Linear equations are equations that make a straight line when graphed on a coordinate plane. They are commonly written in the form \(ax + by = c\), where \(a\), \(b\), and \(c\) are constants. In our exercise, the equation is \(2x + 6y = -24\). This is a linear equation because it involves only the variables \(x\) and \(y\) raised to the first power, without any curves or higher-degree terms.

To identify a linear equation, look for both variables being in the first degree and no multiplication between them or squaring. Such equations will produce a straight line whenever you graph them. Linear equations are foundational in algebra and help solve numerous practical problems.

They can tell us about relationships between two quantities, helping us predict values and understand inherent trends. They're quite versatile, appearing in various fields like engineering, economics, and natural sciences.

The coordinate plane is a two-dimensional surface where we can graphically represent equations. It's made up of two number lines: the horizontal axis, called the \(x\)-axis, and the vertical axis, called the \(y\)-axis. The point where these axes intersect is called the origin, labeled as \((0,0)\).

When we plot points on this plane, each point's location is determined by an \(x\)-coordinate and a \(y\)-coordinate. Returning to the exercise's x-intercept of \((-12, 0)\), it is where the graph of the equation \(2x + 6y = -24\) crosses the \(x\)-axis. It's important to note at the x-intercept, the value of \(y\) is always zero.

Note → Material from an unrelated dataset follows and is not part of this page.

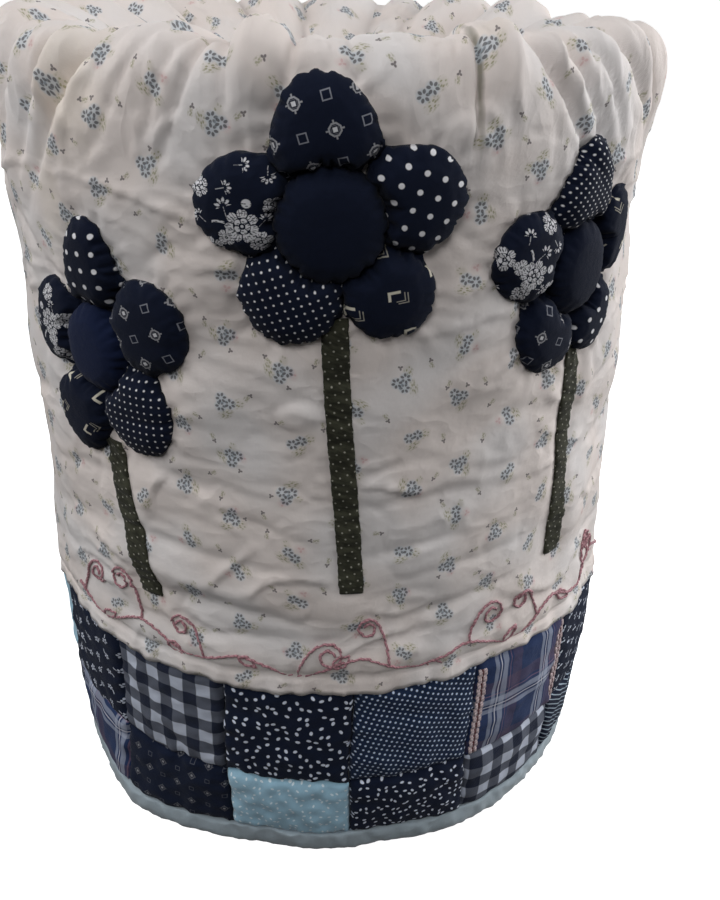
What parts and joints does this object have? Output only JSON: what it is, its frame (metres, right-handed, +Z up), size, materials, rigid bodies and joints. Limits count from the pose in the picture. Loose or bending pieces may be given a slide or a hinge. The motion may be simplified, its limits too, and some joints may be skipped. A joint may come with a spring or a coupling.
{
  "type": "water jug cover",
  "caption": "Padded cloth cover for a large water jug: gathered sprigged panel with stuffed flowers, patchwork band and bound hem.",
  "frame": {"origin": "on the floor, under the middle of the cover", "axes": "+Z up through the closed top, -Y is the front with the middle flower, +X to the right of the front"},
  "size_m": [0.3023, 0.3099, 0.385],
  "materials": {
    "sprigged_cotton": "matt off-white cotton printed with small blue-grey sprigs, quilted",
    "patchwork_cotton": "matt cotton patches in navy prints, gingham, plaid and light blue",
    "binding_cotton": "matt blue-grey bias binding",
    "navy_plain": "matt plain navy cotton, stuffed",
    "navy_pin_dot": "matt navy cotton with white pin dots, stuffed",
    "navy_polka": "matt navy cotton with large white dots, stuffed",
    "navy_foulard": "matt navy cotton with small squares in rings of dots, stuffed",
    "navy_floral": "matt navy cotton with white outline blooms, stuffed",
    "navy_diamond": "matt navy cotton with sparse angular motifs, stuffed",
    "stem_ribbon": "matt olive ribbon with tiny cream dots",
    "stitching_thread": "soft pink-red embroidery thread"
  },
  "bodies": {
    "root": {"printed_panel": "sprigged_cotton", "patchwork_band": "patchwork_cotton", "hem_binding": "binding_cotton", "middle_flower_centre": "navy_plain", "middle_flower_petal_top": "navy_foulard", "middle_flower_petal_right": "navy_polka", "middle_flower_petal_lower_right": "navy_diamond", "middle_flower_petal_lower_left": "navy_pin_dot", "middle_flower_petal_left": "navy_floral", "left_flower_centre": "navy_plain", "left_flower_petal_top": "navy_polka", "left_flower_petal_right": "navy_foulard", "left_flower_petal_lower_right": "navy_pin_dot", "left_flower_petal_lower_left": "navy_diamond", "left_flower_petal_left": "navy_floral", "right_flower_centre": "navy_plain", "right_flower_petal_top": "navy_pin_dot", "right_flower_petal_right": "navy_diamond", "right_flower_petal_lower_right": "navy_polka", "right_flower_petal_lower_left": "navy_foulard", "right_flower_petal_left": "navy_floral", "middle_stem": "stem_ribbon", "left_stem": "stem_ribbon", "right_stem": "stem_ribbon"}
  },
  "joints": []
}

Understanding how to use and interpret the coordinate plane is crucial. It allows you to visualize equations and solutions, making abstract algebraic concepts more tangible. You can better understand distance, slope, and intersection points with practice and familiarity.

Solving equations involves finding the value of the unknown variable that makes the equation true. In this exercise, we dealt with finding the \(x\)-intercept by solving the linear equation \(2x + 6y = -24\).

• Step 1: Set \(y\) to zero since at the \(x\)-intercept, \(y\) is always zero. You are left with \(2x = -24\).
• Step 2: Solve for \(x\) by dividing both sides of the equation by 2, yielding \(x = -12\).

Hence, the \(x\)-intercept is the point \((-12, 0)\) on the coordinate plane. This process of solving involves a few common techniques:

• Isolating the variable you're solving for.
• Performing the same operation on both sides of the equation to maintain equality.
• Simplifying the equation to get the variable by itself.

These methods are versatile and apply to various equations beyond linear ones, making them a core algebraic skill.